In socially engaged practice the artist aims to create the right environment in which to sow the seed of a lasting shift. The environment may be atmospheric or emotional, and is approached gradually through creative process. The pathway might be drawn, spoken, built or danced, but it cannot be bypassed; it has to be traversed and always collectively.

To judge such a unique collective journey by relics exhibited elsewhere after the fact, is like judging the experience of running along the beach by the footprints left on the sand.

“Who is inside the room and who is outside?”

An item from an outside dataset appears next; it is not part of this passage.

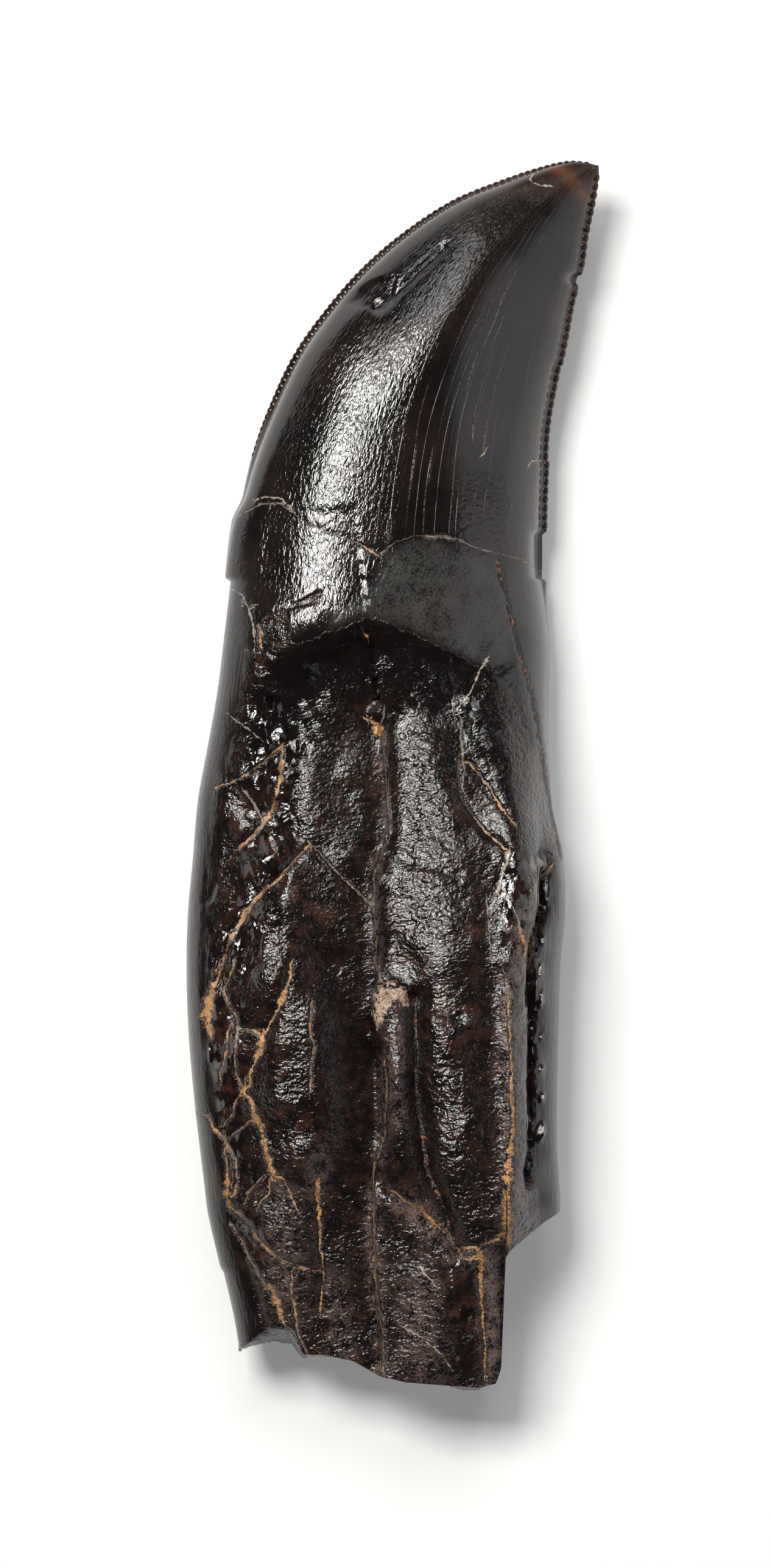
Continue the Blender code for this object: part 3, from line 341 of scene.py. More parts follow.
# Cracks filled with tan mineral: tint, 0 dull to 1 bright, and points x, y and half width.
VEINS = [
    (0.8, [(-11.0, -1.0, 0.03), (-9.5, -0.5, 0.06), (-8.1, 0.4, 0.06), (-6.8, 1.6, 0.04)]),
    (0.8, [(-6.8, 1.6, 0.03), (-6.9, -0.4, 0.14), (-7.3, -1.9, 0.06), (-7.7, -2.9, 0.16),
        (-8.4, -3.7, 0.1), (-9.5, -4.8, 0.05)]),
    (0.7, [(-5.2, -4.5, 0.05), (-7.0, -6.6, 0.05), (-8.1, -7.4, 0.1), (-9.1, -8.8, 0.12),
        (-10.1, -10.5, 0.08), (-10.4, -11.6, 0.06), (-10.9, -13.1, 0.1)]),
    (1.0, [(-11.0, -12.8, 0.08), (-11.3, -13.9, 0.22), (-11.5, -14.9, 0.34), (-11.3, -15.8, 0.2),
        (-11.2, -16.3, 0.05)]),
    (0.7, [(-10.6, -11.6, 0.04), (-11.1, -13.0, 0.05)]),
    (0.6, [(-9.7, -11.6, 0.04), (-10.1, -12.8, 0.04), (-10.4, -13.5, 0.04), (-10.1, -14.3, 0.05),
        (-9.6, -15.1, 0.06), (-9.6, -16.2, 0.06), (-9.7, -17.4, 0.05), (-9.7, -18.5, 0.05),
        (-9.3, -19.4, 0.08)]),
    (0.7, [(-9.9, -15.4, 0.04), (-10.2, -16.2, 0.04), (-10.2, -17.1, 0.05), (-10.6, -18.4, 0.04),
        (-10.6, -19.1, 0.03)]),
    (0.8, [(-9.4, -15.8, 0.03), (-8.5, -15.9, 0.05), (-8.0, -16.3, 0.1), (-8.1, -17.0, 0.22),
        (-8.4, -17.7, 0.08), (-8.7, -18.4, 0.09), (-8.8, -19.3, 0.08), (-9.3, -19.7, 0.08)]),
    (0.9, [(-6.2, -11.6, 0.04), (-6.4, -13.0, 0.07), (-6.8, -13.9, 0.11), (-7.0, -14.5, 0.1),
        (-7.5, -15.4, 0.05), (-7.9, -16.2, 0.05)]),
    (0.6, [(-5.0, -14.1, 0.06), (-5.1, -16.1, 0.07), (-4.8, -16.8, 0.03), (-5.1, -18.1, 0.05),
        (-5.0, -18.7, 0.04), (-5.1, -19.7, 0.03)]),
    (0.9, [(-9.3, -19.7, 0.08), (-8.8, -20.1, 0.1), (-8.5, -21.1, 0.15), (-8.1, -21.8, 0.16),
        (-7.9, -22.9, 0.14), (-7.5, -24.5, 0.17), (-7.3, -24.9, 0.12)]),
    (0.7, [(-7.3, -24.9, 0.07), (-6.8, -25.0, 0.06), (-6.4, -25.8, 0.06), (-5.9, -27.0, 0.04)]),
    (0.6, [(-7.5, -24.6, 0.05), (-7.6, -25.3, 0.04), (-7.6, -26.0, 0.04), (-8.1, -26.5, 0.04),
        (-8.3, -26.9, 0.06)]),
    (0.6, [(-8.1, -25.0, 0.03), (-8.5, -25.5, 0.04), (-8.9, -25.9, 0.05), (-9.1, -26.5, 0.05)]),
    (0.6, [(-9.3, -19.7, 0.05), (-9.7, -20.3, 0.04), (-9.9, -21.1, 0.04), (-10.4, -21.8, 0.03)]),
    (0.5, [(-8.8, -21.5, 0.03), (-9.6, -22.2, 0.03), (-10.2, -22.6, 0.03)]),
    (0.6, [(-12.2, -21.1, 0.04), (-11.4, -21.2, 0.05), (-11.1, -22.0, 0.05), (-10.4, -22.7, 0.1),
        (-9.7, -23.9, 0.06), (-9.6, -25.1, 0.05), (-9.8, -26.2, 0.06)]),
    (0.8, [(-10.4, -23.4, 0.05), (-10.2, -24.8, 0.05), (-10.3, -25.8, 0.14), (-10.2, -26.5, 0.15),
        (-10.1, -27.1, 0.06)]),
    (0.6, [(-10.2, -26.8, 0.07), (-9.4, -27.4, 0.07), (-8.8, -28.0, 0.07), (-8.4, -28.8, 0.06),
        (-7.3, -29.9, 0.06), (-6.3, -30.4, 0.08), (-4.9, -30.8, 0.05), (-4.5, -30.8, 0.04)]),
    (0.9, [(-4.6, -25.1, 0.08), (-4.7, -25.6, 0.11), (-4.6, -26.8, 0.11), (-4.5, -28.0, 0.06),
        (-4.5, -29.3, 0.05), (-4.3, -30.6, 0.05), (-4.3, -31.4, 0.05), (-4.4, -32.6, 0.04),
        (-4.5, -33.5, 0.03)]),
    (0.5, [(-10.0, -28.0, 0.06), (-9.2, -29.2, 0.05), (-8.7, -30.4, 0.05), (-8.1, -31.4, 0.05),
        (-7.7, -32.0, 0.06)]),
    (1.0, [(-7.7, -31.7, 0.07), (-7.3, -32.3, 0.22), (-7.1, -33.1, 0.17), (-6.8, -34.1, 0.06)]),
    (0.7, [(-6.2, -30.9, 0.03), (-6.3, -31.8, 0.06), (-6.2, -32.6, 0.07), (-6.0, -33.5, 0.05),
        (-5.9, -34.7, 0.07), (-5.4, -35.9, 0.04)]),
    (0.9, [(7.0, -13.6, 0.04), (7.1, -15.1, 0.06), (7.2, -16.8, 0.06), (7.3, -18.5, 0.07),
        (7.3, -20.3, 0.08), (7.4, -21.6, 0.09), (7.2, -23.6, 0.14), (7.1, -24.4, 0.17),
        (7.0, -26.6, 0.19), (7.0, -27.7, 0.3), (7.1, -29.0, 0.2)]),
    (0.8, [(5.2, -29.4, 0.05), (5.5, -29.9, 0.14), (5.4, -31.6, 0.1), (5.5, -33.2, 0.05),
        (5.7, -35.5, 0.05), (5.7, -37.6, 0.05)]),
    (0.7, [(4.2, 0.6, 0.04), (4.6, 0.6, 0.06), (5.9, -0.9, 0.05), (6.7, -2.3, 0.06),
        (7.5, -3.3, 0.05)]),
    (0.8, [(4.9, -2.7, 0.03), (5.7, -3.7, 0.06), (7.1, -4.9, 0.05)]),
    (-1.0, [(6.5, 12.9, 0.12), (6.6, 12.2, 0.12), (7.0, 10.8, 0.07), (7.5, 8.4, 0.07), (8.4, 5.5, 0.12),
        (9.0, 2.7, 0.13), (9.4, -0.2, 0.13), (10.0, -3.3, 0.1), (10.4, -5.3, 0.08)]),
    (-1.0, [(1.4, -13.9, 0.04), (1.4, -19.4, 0.1), (1.7, -21.6, 0.1), (2.1, -24.4, 0.08),
        (2.9, -26.3, 0.06), (3.9, -29.4, 0.04)]),
    (-1.0, [(4.0, 0.6, 0.03), (4.1, -1.5, 0.05), (5.0, -2.8, 0.04)]),
    (0.9, [(-1.8, 3.3, 0.03), (-1.3, 3.1, 0.1), (-0.9, 2.7, 0.26), (-0.6, 2.2, 0.08)]),
    (0.2, [(-0.6, 2.2, 0.05), (-0.6, 1.4, 0.05), (-0.4, -0.6, 0.03), (-0.2, -3.3, 0.03),
        (-0.7, -5.1, 0.03), (-1.2, -6.4, 0.03), (-1.1, -7.6, 0.02), (-1.2, -8.4, 0.03),
        (-1.0, -10.1, 0.03), (-1.1, -11.7, 0.05), (-0.7, -12.9, 0.05)]),
    (0.4, [(-5.2, -4.3, 0.03), (-3.3, -6.3, 0.04), (-1.3, -8.3, 0.05)]),
    (2.0, [(-1.0, -15.6, 0.1), (-0.75, -14.7, 0.42), (-0.45, -13.9, 0.62), (0.15, -13.6, 0.6),
        (0.6, -14.1, 0.25)]),
    (0.5, [(-0.5, -17.7, 0.04), (-0.4, -19.4, 0.05), (-0.5, -22.4, 0.04), (-1.2, -24.4, 0.05),
        (-1.2, -28.4, 0.07), (-1.1, -29.3, 0.15), (-1.1, -31.1, 0.07), (-0.9, -33.2, 0.05),
        (-0.6, -34.9, 0.05), (-0.6, -37.3, 0.07)]),
    (0.7, [(0.0, -25.8, 0.05), (0.9, -26.6, 0.1), (1.7, -26.8, 0.1), (2.3, -27.6, 0.09),
        (2.9, -28.1, 0.06), (3.9, -29.4, 0.05)]),
    (0.6, [(3.9, -29.4, 0.05), (5.3, -29.2, 0.04), (7.0, -28.6, 0.04)]),
    (0.6, [(3.9, -29.4, 0.05), (4.4, -30.0, 0.06), (5.4, -30.0, 0.05)]),
    (0.8, [(-2.1, 14.0, 0.03), (-1.6, 13.7, 0.05), (-0.9, 13.3, 0.06), (-0.5, 13.6, 0.03)]),
    (0.2, [(2.0, 14.4, 0.04), (3.1, 14.5, 0.07), (4.4, 14.2, 0.04)]),
    (0.9, [(-1.75, 8.5, 0.02), (-1.6, 8.3, 0.09), (-1.5, 8.1, 0.02)]),
    (0.8, [(-8.2, 8.9, 0.03), (-8.1, 8.6, 0.12), (-8.2, 8.2, 0.05), (-8.1, 7.7, 0.06)]),
    (0.5, [(8.4, -6.6, 0.04), (8.7, -8.6, 0.05), (8.6, -10.8, 0.05), (8.4, -12.3, 0.04)]),
    (0.8, [(9.9, -5.8, 0.03), (9.5, -6.2, 0.12), (9.2, -6.5, 0.03)]),
    (0.8, [(7.7, -9.5, 0.03), (7.9, -10.1, 0.12), (8.2, -10.7, 0.06), (8.0, -11.6, 0.04)]),
]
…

I think of the unspoken, intangible magic that is woven between participants in socially engaged work. The feeling as something shifts within a collective as perspectives are altered, potentials
unveiled. I think of the critics as distant observers, peering through telescopes at the ghosts of long
dead stars. While all the time, dark matter between the stars continues expanding, shifting and
connecting.

As we connect on Zoom; all of us holding cards that have passed through minds, hands, time and space to land with us and pose their questions. I ponder the decision to do it this way rather than by email and consider the difference. In this primitive seeming, time consuming, space occupying journey; the intangible process of thought and reflection is made into an art object. Not one to be observed from afar, but one that can be felt in the hand of the distant observer and experienced anew. An experience as unique and connected as the scavenged objects we held up to our virtual windows… “something alive.”

For me thoughts keep turning, a seed has been sown, potential unveiled. I’m inspired to make art objects from the processes of the residency. Objects that can facilitate more processes, be experienced up close and personally. To gather echoes, imprints and traces along the way too, the “footprints in the sand.” But more importantly create compasses for new journeys, not replicating but navigating from the one we are on right now.